List subtraction in spreadsheet – help
March 2, 2023 6:00 PM   Subscribe

I have two lists of email addresses and need a quick explanation how to interrelate them –

List A has about 1850 entries and was added to a budget Mailchimp-like system recently. Now I've been given List B, with about 2100 entries and told to add them as well.

The limit on this account is 2500 addresses. I have no confidence that this system knows how to find and delete duplicates. Adding List B risks pushing the list into a new pricing tier, which I mustn't do.

I know that many of the addresses on List B were already on List A, so I need to subtract the A addresses from B, and only put in the addresses that are unique to List B.

I have Excel, Numbers and BBEdit and could also use Google Sheets if need be.
posted by zadcat to Computers & Internet (8 answers total) 2 users marked this as a favorite
 
I've used deduplicate feature on excel. It was pretty straight forward from what I remember. It's under Data.
posted by mokeydraws at 6:14 PM on March 2, 2023 [1 favorite]


Response by poster: I can combine both lists in BBEdit and tell it to delete duplicates, but what I really need is for List B to delete everything that's in List A, which is a different problem.

I want to avoid deleting List A from the mailing system then add A+B minus duplicates, but I suppose that's the scorched earth solution.
posted by zadcat at 6:21 PM on March 2, 2023


My very clunky way of doing this would be to copy/paste both lists into excel. To the left, I'd add a column and have a 1 next to List A addresses, and 2 next to List B addresses. I'd sort all by addresses, manually delete the duplicates that had a 2 next to them, and then filter by the 1/2 column to only 2, and add those addresses. It'll also provide a count to make sure you don't go over 2500
posted by Sparky Buttons at 6:26 PM on March 2, 2023


Best answer: This is a little convoluted, but... In BBEdit:
  1. Paste the addresses from both A and B into a single document
  2. Text menu > Process Duplicate Lines...
  3. Select Matching all radio button (important!)
  4. Check Delete duplicate lines checkbox
  5. Can leave all other options unchecked
  6. Click Process
So you should now have a list of all the addresses that were in either A or B but not both. Now:
  1. Paste the items from list B back in to this document.
  2. Text menu > Process Duplicate Lines...
  3. This time, select Leaving one radio button
  4. Check Duplicates to new document checkbox
  5. Click Process
I believe the new document (named something like “Matching lines in untitled text 3”) will have what you want?
posted by staggernation at 6:32 PM on March 2, 2023


In Excel — Export List A.
Add it to the spreadsheet that has List B.
Highlight the full list, and insert a pivot table.
Select your only column (email address) and make that your Row.
Add the email address field to “values” and select Count.
Any email address that has a count of “1” needs to be added.
Anything with a count of “2” is a duplicate.
(you can sort by count but it’s a little funky - best to look it up online.)
posted by Silvery Fish at 6:35 PM on March 2, 2023


You have a good answer, but here's how I do it in Excel:

1. Paste List A into column A of Sheet1.
2. Create Sheet2 and paste List B into column A./
3. In cell B1 of Sheet2, put this formula:

=COUNTIF(Sheet1!A:A, A1) > 0

this means "look in Sheet1/List A and write TRUE if the value exists in List A"

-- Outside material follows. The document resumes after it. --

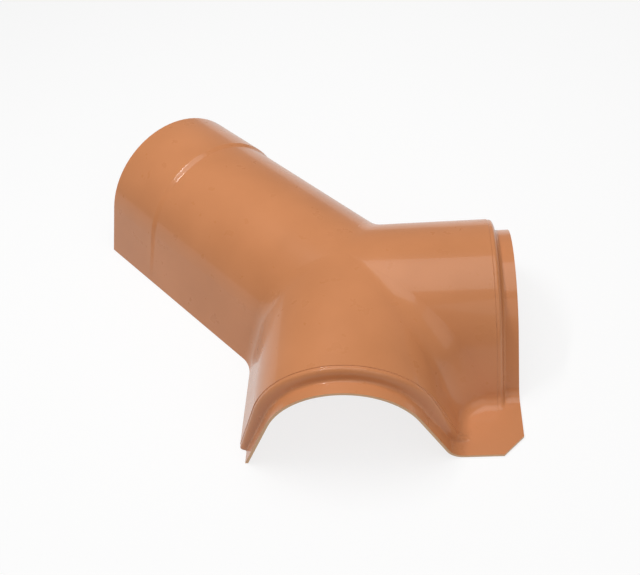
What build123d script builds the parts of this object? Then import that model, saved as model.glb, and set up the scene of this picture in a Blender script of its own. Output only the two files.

4. Paste that formula down by selecting B1 and double-clicking the little square at bottom right of the selection. Now Sheet2/List B looks like:

Apple FALSE
Banana TRUE
Cherry FALSE
Donut FALSE
Egg TRUE

5. Sort List B by column B and delete all the TRUE rows.
posted by caviar2d2 at 7:03 PM on March 2, 2023 [3 favorites]


This sounds very similar to this post from yesterday.
posted by mezzanayne at 8:41 PM on March 2, 2023 [1 favorite]


If python was installed, this could be accomplished with a short python script.

Save the following code as a plain text file named addr_diff.py in a directory with two files a.csv and b.csv, each containing a single column of addresses, one address per row, no header, saved in CSV format. Open a terminal in that directory, and run python3 addr_diff.py a.csv b.csv . The addresses in b.csv that are not also found in a.csv will be written to new_addresses.csv
import csv
import sys

def read_lines(filename):
	with open(filename, 'r') as f:
		return [row[0] for row in csv.reader(f)]

a_addresses = set(read_lines(sys.argv[1]))
b_addresses = set(read_lines(sys.argv[2]))

new_addresses = b_addresses.difference(a_addresses)

with open('new_addresses.csv', 'w') as f_out:
	writer = csv.writer(f_out)
	writer.writerows([[x] for x in new_addresses])

Brief explanation, not necessary to run the script. The main ingredients are: getting the names of the input files on the command line, reading and writing files, the csv module in the standard library for reading and writing CSV files, and the set data structure, which is efficient at operations such as finding all the common items between two collections or items, or finding the difference.